Chemo Bath for Cancer

Fresno, CA Jon Upson isn't center stage ... and that's just how he likes it. He doesn't play for recognition or fame.

"I don't do it for money," Upson told Ivanhoe. "I do it just for fact that I love it."

Severe pain in his stomach forced him off stage and into the OR. Doctors told him he had appendicitis.

"They went in to take it out, and it wasn't what they thought it was," Upson said.

Upson suffered from something called jelly belly. A tumor on his appendix burst, sending cancer cells throughout his abdomen.

"The tumor gets blown up like a big water balloon and it just bursts," Andrew Lowy, M.D., professor of surgery at Moores UCSD Cancer Center in San Diego, Calif., told Ivanhoe.

Dr. Lowy removed Upson's tumor and then gave him a chemo bath.

"We're actually simply pouring the drug right onto the tumor," Dr. Lowy explained.

Then, the incision is then closed.

"We push on the patients belly from the outside to help insure the fluid is circulating equally," Dr. Lowy said.

The chemo is left in the abdomen for 90 minutes, and then sucked out.

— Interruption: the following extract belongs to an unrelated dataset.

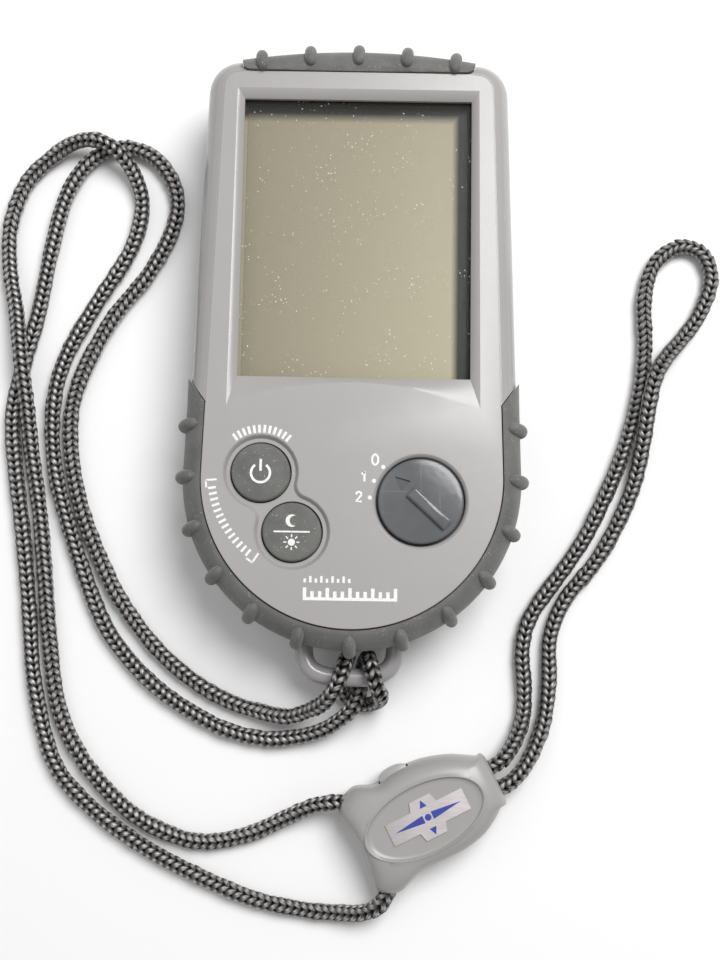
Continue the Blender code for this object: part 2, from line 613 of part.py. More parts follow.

"Tumors that have spread into the abdominal cavity don't have a very good attachment to the bloodstream, and if they're not well attached to the blood stream, when you give drugs through the veins, the drug doesn't get to the tumor cell," Dr. Lowy added.

It's a higher dose of chemo than traditional IV chemotherapy, and patients experience fewer side effects like hair loss and nausea because the amount of chemo that gets into the blood stream is much less.

Latest tests show Upson's cancer cells are gone. He's making sure not to waste this second chance.

"It definitely hit me hard, because cancer doesn't play by any rules," Upson said.

The chemo bath can currently be used for cancers of the colon and appendix. For additional cancer-killing power, the chemo can be heated. Dr. Lowy says a chemo bath can't replace traditional IV chemotherapy for all patients, but for some, one treatment could be their only dose.